Harry Yeaggy (born 1946) is an American banker and car collector. He and Louis Beck co-own the Cincinnati-based Union Savings Bank and Guardian Savings Bank, a subsidiary of U.S. Bancorp; the pair became business partners in the 1980s. In 2008 Yeaggy was a director of Janus Hotels & Resorts following their merger with Beck Hospitality. Yeaggy has held a major stake in Beck Hospitality, and served as chief operating officer.

His car collection is displayed at a private museum in Ohio. Yeaggy has 25 cars in his collection and sells a car before he acquires a new one. His family could not afford a car when he was a child. He started to collect cars after acquiring a 1937 Packard and restoring it; he then bought Dusenbergs. His garage was profiled by Phil Berg in Autoweek magazine in April 2008. In 2022 Yeaggy lost a legal case against the Ohio Board of Tax Appeals regarding sales tax and was ordered to pay $950,000 in use tax, plus penalties and interest.
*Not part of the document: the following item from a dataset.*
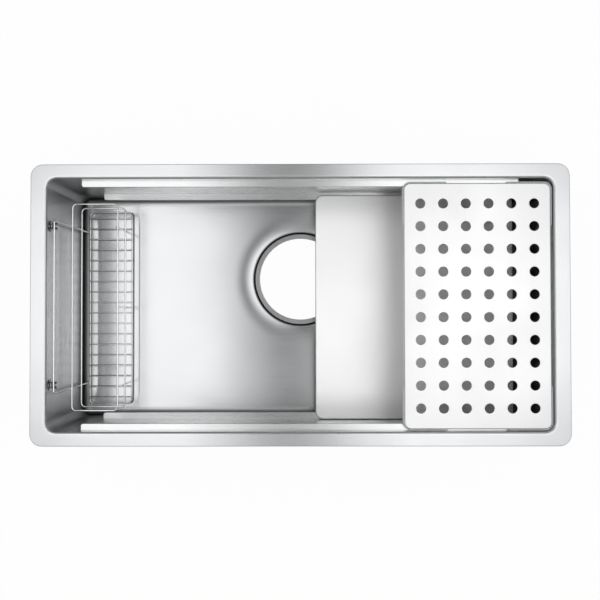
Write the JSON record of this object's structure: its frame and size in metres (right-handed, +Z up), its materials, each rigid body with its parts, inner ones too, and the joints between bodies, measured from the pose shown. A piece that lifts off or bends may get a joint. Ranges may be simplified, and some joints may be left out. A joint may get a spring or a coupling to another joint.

Notable automobiles owned by Yeaggy have included:

- The Mormon Meteor.
- The Aston Martin DB5 that was driven by Sean Connery in Goldfinger and Thunderball, which he bought in 2010 at RM Auctions in London for £2.6 million.
- A 1956 Cadillac parade car used by the American presidents Dwight D. Eisenhower, John F. Kennedy and Lyndon B. Johnson and believed to have been travelling directly behind Kennedy's car during his assassination; he bought this in 2006 at auction for $400,000.
- A 1962 "bubbletop" Lincoln that Kennedy used when president.
- The 1956 Chevrolet Corvette C1 SR that came ninth at the 1956 12 Hours of Sebring, which he sold around 2011.
- The No. 1076 Ford GT40
- The 001 chassis Chevrolet Corvette Grand Sport with a 427 "big block" engine, which he bought in 2002 for $4.2 million.
- A Ferrari F40, F50 and Ferrari Enzo.
- A 1967 Ferrari 412 P which was once displayed at the Cincinnati Art Museum.
- A 1929 Duesenberg J/SJ Convertible that won the Best in Show Concours d'Elegance Trophy at the 23rd Amelia Island Concours d'Elegance in 2018.